__Your goal__
Of the material below, the lines to be retyped are those from the line containing "Keep writing the" through the line containing "return [row +", inclusive; reproduce them exactly.

__Data__
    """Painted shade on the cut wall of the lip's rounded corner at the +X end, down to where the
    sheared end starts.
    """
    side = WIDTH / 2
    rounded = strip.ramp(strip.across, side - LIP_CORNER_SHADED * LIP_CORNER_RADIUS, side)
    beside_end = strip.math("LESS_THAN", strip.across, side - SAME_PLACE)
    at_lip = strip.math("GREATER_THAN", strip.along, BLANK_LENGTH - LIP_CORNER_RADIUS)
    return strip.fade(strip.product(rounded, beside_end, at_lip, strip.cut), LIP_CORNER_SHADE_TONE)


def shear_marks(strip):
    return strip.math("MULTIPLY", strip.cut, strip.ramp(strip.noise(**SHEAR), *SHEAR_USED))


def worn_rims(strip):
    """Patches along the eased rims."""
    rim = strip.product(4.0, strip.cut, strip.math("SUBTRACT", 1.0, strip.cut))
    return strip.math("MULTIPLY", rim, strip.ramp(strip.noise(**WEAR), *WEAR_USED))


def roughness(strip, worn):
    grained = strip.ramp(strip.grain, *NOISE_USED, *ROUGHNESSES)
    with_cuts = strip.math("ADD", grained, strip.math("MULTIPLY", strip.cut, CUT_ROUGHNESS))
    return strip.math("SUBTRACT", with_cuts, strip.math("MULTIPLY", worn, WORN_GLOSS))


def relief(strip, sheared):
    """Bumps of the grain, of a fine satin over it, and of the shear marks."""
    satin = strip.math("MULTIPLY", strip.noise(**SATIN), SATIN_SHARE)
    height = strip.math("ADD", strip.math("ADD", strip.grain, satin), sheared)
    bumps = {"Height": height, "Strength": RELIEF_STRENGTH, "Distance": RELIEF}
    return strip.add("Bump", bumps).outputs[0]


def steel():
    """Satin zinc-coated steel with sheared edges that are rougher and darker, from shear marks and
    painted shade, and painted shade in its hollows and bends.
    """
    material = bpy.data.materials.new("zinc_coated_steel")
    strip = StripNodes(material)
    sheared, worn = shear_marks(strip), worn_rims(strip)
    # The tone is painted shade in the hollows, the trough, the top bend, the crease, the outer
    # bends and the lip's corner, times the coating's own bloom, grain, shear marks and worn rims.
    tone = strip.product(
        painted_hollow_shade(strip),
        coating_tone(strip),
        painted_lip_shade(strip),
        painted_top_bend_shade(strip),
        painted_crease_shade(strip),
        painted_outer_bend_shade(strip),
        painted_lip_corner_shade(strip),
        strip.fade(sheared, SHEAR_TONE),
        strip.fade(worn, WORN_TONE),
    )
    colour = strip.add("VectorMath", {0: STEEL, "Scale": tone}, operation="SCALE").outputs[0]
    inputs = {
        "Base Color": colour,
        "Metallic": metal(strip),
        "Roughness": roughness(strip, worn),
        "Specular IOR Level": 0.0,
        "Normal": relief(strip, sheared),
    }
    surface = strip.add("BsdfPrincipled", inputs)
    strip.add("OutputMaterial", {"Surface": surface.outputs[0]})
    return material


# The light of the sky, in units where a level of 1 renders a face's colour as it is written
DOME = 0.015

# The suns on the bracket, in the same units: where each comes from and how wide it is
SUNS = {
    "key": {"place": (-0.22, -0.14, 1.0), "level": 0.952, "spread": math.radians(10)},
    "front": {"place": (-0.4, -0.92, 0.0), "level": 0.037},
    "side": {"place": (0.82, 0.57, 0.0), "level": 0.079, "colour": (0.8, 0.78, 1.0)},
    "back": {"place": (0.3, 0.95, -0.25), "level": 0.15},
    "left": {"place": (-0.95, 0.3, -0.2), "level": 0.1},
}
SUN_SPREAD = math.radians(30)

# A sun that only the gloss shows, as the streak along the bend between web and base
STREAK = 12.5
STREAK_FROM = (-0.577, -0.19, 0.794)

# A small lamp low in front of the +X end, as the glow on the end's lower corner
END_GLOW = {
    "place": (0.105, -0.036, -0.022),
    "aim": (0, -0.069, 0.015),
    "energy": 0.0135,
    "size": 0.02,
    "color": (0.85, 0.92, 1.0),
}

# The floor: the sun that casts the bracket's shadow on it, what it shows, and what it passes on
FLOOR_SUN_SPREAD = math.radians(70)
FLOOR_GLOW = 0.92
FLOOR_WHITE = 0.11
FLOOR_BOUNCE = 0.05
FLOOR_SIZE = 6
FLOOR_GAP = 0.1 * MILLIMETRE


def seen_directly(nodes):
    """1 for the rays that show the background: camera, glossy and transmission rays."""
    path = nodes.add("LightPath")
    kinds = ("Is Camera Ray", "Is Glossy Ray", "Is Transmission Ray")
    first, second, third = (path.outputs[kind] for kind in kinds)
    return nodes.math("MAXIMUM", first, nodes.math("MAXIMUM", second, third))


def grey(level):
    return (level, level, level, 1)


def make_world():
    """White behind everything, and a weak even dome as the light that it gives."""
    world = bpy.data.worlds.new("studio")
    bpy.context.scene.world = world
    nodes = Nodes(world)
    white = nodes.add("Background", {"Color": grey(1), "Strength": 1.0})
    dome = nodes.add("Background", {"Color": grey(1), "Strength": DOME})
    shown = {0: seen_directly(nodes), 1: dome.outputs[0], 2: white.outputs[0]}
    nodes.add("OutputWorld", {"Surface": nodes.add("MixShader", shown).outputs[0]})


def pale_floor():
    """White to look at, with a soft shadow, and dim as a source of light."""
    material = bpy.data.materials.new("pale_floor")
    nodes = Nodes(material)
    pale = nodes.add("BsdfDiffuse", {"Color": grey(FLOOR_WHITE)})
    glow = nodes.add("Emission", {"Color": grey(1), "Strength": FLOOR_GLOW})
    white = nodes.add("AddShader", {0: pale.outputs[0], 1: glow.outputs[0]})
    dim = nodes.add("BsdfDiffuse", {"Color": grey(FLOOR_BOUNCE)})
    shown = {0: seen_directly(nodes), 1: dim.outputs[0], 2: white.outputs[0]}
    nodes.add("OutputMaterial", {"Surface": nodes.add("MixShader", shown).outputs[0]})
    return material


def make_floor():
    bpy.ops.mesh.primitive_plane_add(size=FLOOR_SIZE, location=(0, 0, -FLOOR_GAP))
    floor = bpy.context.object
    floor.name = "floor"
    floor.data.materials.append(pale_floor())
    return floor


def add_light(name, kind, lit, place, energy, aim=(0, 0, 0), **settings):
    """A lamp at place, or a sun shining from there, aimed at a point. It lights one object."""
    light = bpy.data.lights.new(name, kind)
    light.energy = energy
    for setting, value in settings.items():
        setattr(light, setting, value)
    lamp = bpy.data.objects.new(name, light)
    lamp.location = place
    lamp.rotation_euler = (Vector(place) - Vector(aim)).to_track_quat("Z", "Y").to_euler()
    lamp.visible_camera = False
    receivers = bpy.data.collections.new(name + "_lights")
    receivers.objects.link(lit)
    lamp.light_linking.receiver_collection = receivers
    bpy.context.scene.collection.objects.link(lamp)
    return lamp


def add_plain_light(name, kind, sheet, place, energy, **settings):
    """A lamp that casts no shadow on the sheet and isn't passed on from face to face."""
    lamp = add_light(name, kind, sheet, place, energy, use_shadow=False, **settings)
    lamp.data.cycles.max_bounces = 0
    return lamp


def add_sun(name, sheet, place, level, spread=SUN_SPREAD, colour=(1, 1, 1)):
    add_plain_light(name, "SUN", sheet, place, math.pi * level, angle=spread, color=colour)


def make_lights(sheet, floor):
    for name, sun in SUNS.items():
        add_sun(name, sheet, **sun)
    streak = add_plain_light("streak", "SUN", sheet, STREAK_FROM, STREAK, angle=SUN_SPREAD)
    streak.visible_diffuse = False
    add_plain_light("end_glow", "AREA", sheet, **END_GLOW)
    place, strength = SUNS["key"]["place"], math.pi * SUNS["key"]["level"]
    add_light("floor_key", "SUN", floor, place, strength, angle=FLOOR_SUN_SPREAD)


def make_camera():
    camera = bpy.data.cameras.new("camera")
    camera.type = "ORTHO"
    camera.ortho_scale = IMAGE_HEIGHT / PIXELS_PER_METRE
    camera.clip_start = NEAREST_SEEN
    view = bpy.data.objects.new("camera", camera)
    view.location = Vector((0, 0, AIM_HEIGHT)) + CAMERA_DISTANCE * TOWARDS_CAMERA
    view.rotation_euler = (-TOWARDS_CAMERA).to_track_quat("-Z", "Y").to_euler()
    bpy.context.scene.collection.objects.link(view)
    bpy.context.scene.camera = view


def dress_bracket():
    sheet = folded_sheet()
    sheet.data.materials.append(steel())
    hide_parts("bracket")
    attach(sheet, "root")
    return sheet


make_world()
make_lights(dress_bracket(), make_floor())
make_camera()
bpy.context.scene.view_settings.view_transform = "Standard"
---
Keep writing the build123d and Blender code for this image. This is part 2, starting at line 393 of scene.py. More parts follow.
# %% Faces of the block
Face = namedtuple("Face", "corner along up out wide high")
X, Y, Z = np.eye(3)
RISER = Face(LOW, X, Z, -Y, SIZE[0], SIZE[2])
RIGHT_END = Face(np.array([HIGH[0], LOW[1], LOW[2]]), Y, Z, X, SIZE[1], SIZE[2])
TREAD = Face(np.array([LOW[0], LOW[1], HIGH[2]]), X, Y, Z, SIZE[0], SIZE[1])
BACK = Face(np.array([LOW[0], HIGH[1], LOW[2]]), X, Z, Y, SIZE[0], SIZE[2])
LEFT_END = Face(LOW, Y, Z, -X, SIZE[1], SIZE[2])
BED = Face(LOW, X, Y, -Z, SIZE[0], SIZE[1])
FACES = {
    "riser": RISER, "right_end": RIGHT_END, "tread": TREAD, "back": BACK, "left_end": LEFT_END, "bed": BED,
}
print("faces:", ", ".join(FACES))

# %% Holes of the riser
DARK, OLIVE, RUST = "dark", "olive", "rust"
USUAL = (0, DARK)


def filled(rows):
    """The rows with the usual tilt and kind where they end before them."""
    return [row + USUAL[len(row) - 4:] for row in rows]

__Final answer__
Keep writing the build123d and Blender code for this image. This is part 2, starting at line 393 of scene.py. More parts follow.
# %% Faces of the block
Face = namedtuple("Face", "corner along up out wide high")
X, Y, Z = np.eye(3)
RISER = Face(LOW, X, Z, -Y, SIZE[0], SIZE[2])
RIGHT_END = Face(np.array([HIGH[0], LOW[1], LOW[2]]), Y, Z, X, SIZE[1], SIZE[2])
TREAD = Face(np.array([LOW[0], LOW[1], HIGH[2]]), X, Y, Z, SIZE[0], SIZE[1])
BACK = Face(np.array([LOW[0], HIGH[1], LOW[2]]), X, Z, Y, SIZE[0], SIZE[2])
LEFT_END = Face(LOW, Y, Z, -X, SIZE[1], SIZE[2])
BED = Face(LOW, X, Y, -Z, SIZE[0], SIZE[1])
FACES = {
    "riser": RISER, "right_end": RIGHT_END, "tread": TREAD, "back": BACK, "left_end": LEFT_END, "bed": BED,
}
print("faces:", ", ".join(FACES))

# %% Holes of the riser
DARK, OLIVE, RUST = "dark", "olive", "rust"
USUAL = (0, DARK)


def filled(rows):
    """The rows with the usual tilt and kind where they end before them."""
    return [row + USUAL[len(row) - 4:] for row in rows]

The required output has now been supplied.